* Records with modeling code

▬▬▬

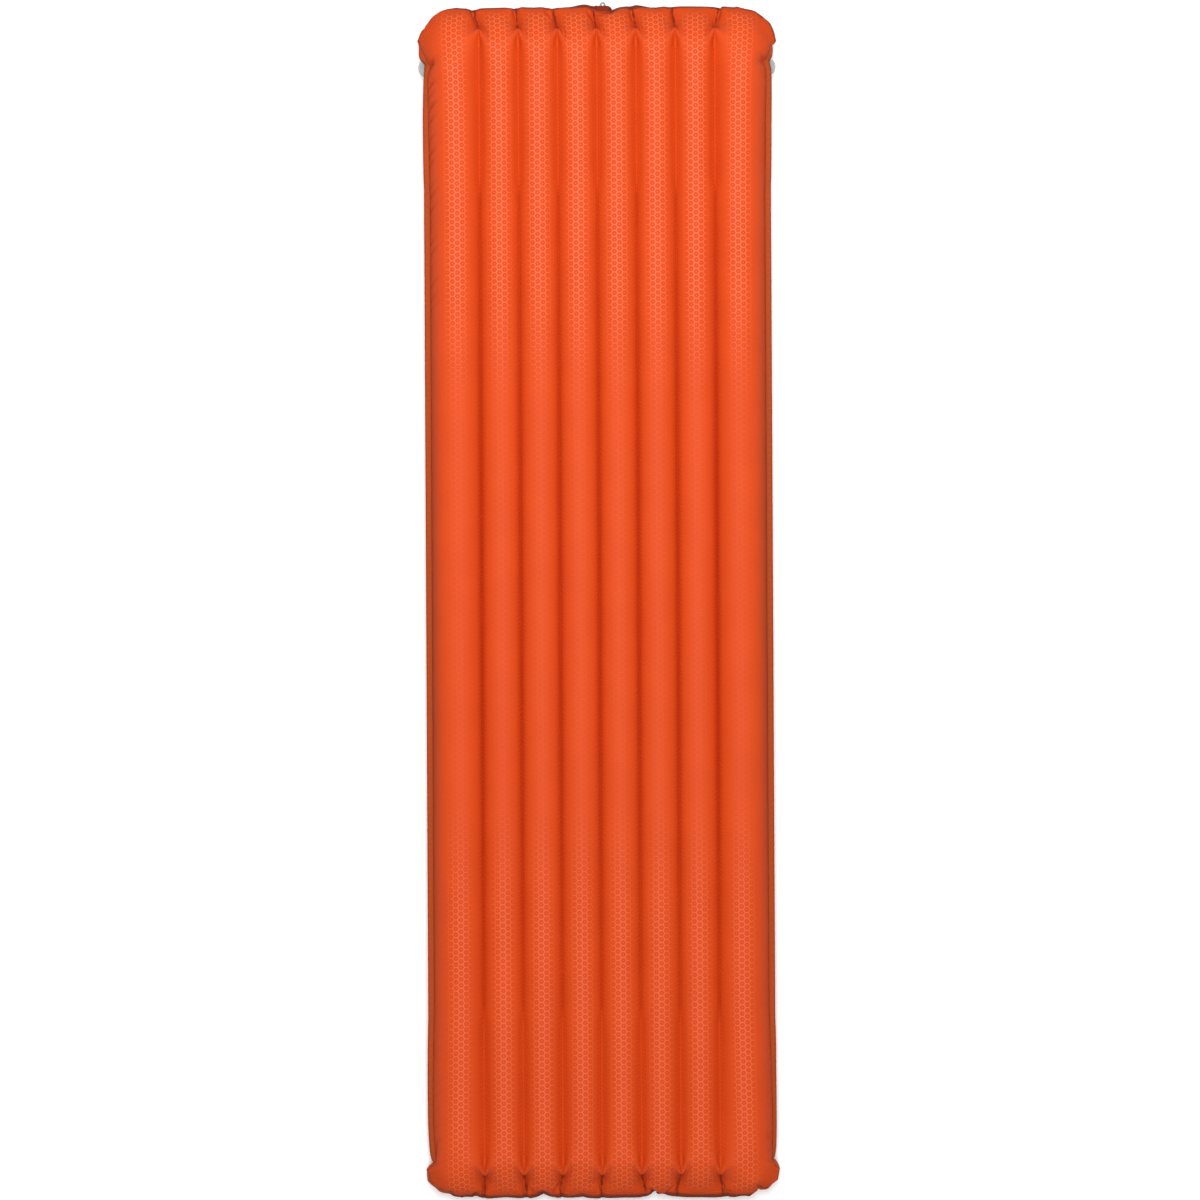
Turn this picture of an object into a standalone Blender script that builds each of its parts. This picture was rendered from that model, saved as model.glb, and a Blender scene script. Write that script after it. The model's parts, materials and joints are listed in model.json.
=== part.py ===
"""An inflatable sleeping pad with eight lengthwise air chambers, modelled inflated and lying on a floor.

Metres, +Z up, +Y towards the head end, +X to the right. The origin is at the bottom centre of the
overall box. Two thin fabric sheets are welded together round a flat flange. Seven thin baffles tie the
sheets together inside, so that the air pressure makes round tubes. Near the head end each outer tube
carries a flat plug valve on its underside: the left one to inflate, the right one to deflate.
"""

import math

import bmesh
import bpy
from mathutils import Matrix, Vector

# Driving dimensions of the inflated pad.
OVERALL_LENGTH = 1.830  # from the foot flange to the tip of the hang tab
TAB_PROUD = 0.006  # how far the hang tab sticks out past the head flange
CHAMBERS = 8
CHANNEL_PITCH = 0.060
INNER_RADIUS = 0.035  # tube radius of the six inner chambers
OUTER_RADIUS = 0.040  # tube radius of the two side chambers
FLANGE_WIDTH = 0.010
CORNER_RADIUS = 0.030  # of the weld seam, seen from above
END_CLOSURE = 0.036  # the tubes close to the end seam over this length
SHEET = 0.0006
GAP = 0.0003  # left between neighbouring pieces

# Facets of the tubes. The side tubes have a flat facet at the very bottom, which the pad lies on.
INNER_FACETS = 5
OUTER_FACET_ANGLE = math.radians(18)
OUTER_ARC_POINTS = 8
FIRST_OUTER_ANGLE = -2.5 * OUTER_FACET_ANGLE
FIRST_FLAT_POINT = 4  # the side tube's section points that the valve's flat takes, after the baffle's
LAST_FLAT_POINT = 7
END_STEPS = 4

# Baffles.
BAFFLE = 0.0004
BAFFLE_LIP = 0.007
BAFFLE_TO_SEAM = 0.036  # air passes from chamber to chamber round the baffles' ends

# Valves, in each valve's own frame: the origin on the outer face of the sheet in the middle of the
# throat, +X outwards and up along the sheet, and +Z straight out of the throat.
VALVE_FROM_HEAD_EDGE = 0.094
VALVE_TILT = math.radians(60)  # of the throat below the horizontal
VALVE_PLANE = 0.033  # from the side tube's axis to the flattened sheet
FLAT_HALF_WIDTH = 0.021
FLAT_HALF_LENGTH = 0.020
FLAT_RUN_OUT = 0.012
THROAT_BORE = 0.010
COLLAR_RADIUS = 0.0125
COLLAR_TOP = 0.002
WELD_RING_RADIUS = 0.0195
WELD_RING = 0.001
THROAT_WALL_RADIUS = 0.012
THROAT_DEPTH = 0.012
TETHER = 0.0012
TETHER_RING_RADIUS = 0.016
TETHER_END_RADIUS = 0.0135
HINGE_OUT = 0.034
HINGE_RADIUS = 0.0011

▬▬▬

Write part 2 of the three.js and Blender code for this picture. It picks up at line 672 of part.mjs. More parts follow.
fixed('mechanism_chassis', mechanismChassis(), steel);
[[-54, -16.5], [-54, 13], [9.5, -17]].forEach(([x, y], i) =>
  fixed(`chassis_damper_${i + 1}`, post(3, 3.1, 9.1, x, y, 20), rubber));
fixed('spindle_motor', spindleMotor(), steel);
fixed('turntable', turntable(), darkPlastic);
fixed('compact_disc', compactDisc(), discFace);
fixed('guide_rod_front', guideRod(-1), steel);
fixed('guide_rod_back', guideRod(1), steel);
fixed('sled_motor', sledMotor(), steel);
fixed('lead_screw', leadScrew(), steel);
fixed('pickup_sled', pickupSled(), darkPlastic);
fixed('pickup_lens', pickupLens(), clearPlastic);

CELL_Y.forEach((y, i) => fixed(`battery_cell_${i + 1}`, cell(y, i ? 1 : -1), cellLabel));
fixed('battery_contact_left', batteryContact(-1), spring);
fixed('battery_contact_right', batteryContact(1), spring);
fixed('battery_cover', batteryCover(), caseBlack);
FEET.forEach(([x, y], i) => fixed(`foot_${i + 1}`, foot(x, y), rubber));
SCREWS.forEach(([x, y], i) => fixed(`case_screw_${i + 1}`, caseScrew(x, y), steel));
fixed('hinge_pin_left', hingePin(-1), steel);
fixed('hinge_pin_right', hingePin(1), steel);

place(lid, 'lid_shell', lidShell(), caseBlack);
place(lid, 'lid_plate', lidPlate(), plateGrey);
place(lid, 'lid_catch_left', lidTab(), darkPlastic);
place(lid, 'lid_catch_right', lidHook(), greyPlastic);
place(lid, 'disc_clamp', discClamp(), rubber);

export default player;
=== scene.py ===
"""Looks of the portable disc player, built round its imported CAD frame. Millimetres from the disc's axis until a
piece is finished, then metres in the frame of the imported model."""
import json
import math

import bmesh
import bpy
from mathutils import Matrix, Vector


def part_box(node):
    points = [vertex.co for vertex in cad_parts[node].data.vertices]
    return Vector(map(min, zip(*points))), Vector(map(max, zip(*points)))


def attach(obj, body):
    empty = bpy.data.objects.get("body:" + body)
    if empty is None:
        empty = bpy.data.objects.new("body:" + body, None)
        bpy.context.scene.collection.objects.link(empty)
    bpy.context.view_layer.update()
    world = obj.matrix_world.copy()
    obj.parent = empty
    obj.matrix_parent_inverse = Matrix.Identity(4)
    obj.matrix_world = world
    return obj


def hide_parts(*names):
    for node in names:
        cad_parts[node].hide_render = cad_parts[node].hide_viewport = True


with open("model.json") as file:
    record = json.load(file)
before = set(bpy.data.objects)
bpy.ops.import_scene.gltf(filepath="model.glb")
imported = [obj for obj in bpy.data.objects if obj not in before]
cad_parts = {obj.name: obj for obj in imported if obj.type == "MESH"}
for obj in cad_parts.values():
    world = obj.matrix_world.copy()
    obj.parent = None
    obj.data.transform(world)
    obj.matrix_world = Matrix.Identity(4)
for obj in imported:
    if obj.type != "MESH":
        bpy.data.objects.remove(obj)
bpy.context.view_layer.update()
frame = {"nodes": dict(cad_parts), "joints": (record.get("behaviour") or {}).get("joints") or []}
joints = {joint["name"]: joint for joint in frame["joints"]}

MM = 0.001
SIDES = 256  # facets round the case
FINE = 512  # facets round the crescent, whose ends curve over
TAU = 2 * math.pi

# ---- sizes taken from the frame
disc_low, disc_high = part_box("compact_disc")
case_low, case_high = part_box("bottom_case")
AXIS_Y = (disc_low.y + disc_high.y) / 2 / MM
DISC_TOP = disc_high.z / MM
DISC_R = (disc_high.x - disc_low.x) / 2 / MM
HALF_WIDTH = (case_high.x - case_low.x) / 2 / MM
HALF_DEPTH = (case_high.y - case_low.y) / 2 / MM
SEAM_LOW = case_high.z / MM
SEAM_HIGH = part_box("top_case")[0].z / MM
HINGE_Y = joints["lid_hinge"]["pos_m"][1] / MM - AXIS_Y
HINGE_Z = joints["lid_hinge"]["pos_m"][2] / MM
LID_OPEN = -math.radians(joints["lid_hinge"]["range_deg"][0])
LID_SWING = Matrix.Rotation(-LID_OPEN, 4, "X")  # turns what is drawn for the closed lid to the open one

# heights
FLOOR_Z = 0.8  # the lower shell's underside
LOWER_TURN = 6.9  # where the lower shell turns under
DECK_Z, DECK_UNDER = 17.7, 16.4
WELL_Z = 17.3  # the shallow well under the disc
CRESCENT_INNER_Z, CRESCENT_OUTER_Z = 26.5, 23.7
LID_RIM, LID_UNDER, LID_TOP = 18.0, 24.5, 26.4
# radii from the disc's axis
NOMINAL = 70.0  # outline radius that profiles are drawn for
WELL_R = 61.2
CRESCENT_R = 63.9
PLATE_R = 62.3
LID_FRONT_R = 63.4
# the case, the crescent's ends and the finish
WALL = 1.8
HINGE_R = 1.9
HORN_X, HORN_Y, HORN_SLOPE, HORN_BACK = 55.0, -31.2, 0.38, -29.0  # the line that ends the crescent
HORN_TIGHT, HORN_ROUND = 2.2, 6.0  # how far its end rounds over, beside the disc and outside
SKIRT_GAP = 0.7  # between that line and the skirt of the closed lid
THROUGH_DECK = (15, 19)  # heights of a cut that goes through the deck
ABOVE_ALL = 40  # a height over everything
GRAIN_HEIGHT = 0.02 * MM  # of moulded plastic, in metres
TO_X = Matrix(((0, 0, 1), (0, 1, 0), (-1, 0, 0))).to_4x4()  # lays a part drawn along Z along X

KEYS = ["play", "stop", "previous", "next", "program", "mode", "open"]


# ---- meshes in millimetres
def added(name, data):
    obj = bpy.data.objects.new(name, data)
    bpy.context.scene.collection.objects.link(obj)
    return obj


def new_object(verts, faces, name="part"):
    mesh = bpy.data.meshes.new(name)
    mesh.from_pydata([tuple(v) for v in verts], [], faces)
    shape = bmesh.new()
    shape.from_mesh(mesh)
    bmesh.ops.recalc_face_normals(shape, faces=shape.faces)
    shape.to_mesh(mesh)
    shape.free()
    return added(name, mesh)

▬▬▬

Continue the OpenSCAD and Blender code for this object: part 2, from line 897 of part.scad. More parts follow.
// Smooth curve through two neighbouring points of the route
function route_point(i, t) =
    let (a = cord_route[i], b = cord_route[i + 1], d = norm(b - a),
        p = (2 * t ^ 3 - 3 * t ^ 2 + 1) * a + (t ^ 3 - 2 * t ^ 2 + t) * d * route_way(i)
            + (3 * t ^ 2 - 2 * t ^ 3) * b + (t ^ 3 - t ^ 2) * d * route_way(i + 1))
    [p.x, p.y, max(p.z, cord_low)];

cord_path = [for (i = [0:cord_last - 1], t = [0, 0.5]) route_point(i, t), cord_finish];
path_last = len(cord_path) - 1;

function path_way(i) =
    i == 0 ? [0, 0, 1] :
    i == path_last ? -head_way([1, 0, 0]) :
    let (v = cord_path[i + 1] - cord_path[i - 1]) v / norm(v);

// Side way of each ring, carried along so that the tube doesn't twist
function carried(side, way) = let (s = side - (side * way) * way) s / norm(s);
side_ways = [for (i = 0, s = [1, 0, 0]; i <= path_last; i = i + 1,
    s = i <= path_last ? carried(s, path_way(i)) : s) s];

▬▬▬

* WHAT NEEDS TO BE DONE
Transcribe, exactly and without additions, the lines of the records above, beginning with the line that contains "place(lid, 'lid_shell', lidShell(), caseBlack);" and ending with the line that contains "for node in", both included.

* OUTPUT BELOW
place(lid, 'lid_shell', lidShell(), caseBlack);
place(lid, 'lid_plate', lidPlate(), plateGrey);
place(lid, 'lid_catch_left', lidTab(), darkPlastic);
place(lid, 'lid_catch_right', lidHook(), greyPlastic);
place(lid, 'disc_clamp', discClamp(), rubber);

export default player;
=== scene.py ===
"""Looks of the portable disc player, built round its imported CAD frame. Millimetres from the disc's axis until a
piece is finished, then metres in the frame of the imported model."""
import json
import math

import bmesh
import bpy
from mathutils import Matrix, Vector


def part_box(node):
    points = [vertex.co for vertex in cad_parts[node].data.vertices]
    return Vector(map(min, zip(*points))), Vector(map(max, zip(*points)))


def attach(obj, body):
    empty = bpy.data.objects.get("body:" + body)
    if empty is None:
        empty = bpy.data.objects.new("body:" + body, None)
        bpy.context.scene.collection.objects.link(empty)
    bpy.context.view_layer.update()
    world = obj.matrix_world.copy()
    obj.parent = empty
    obj.matrix_parent_inverse = Matrix.Identity(4)
    obj.matrix_world = world
    return obj


def hide_parts(*names):
    for node in names:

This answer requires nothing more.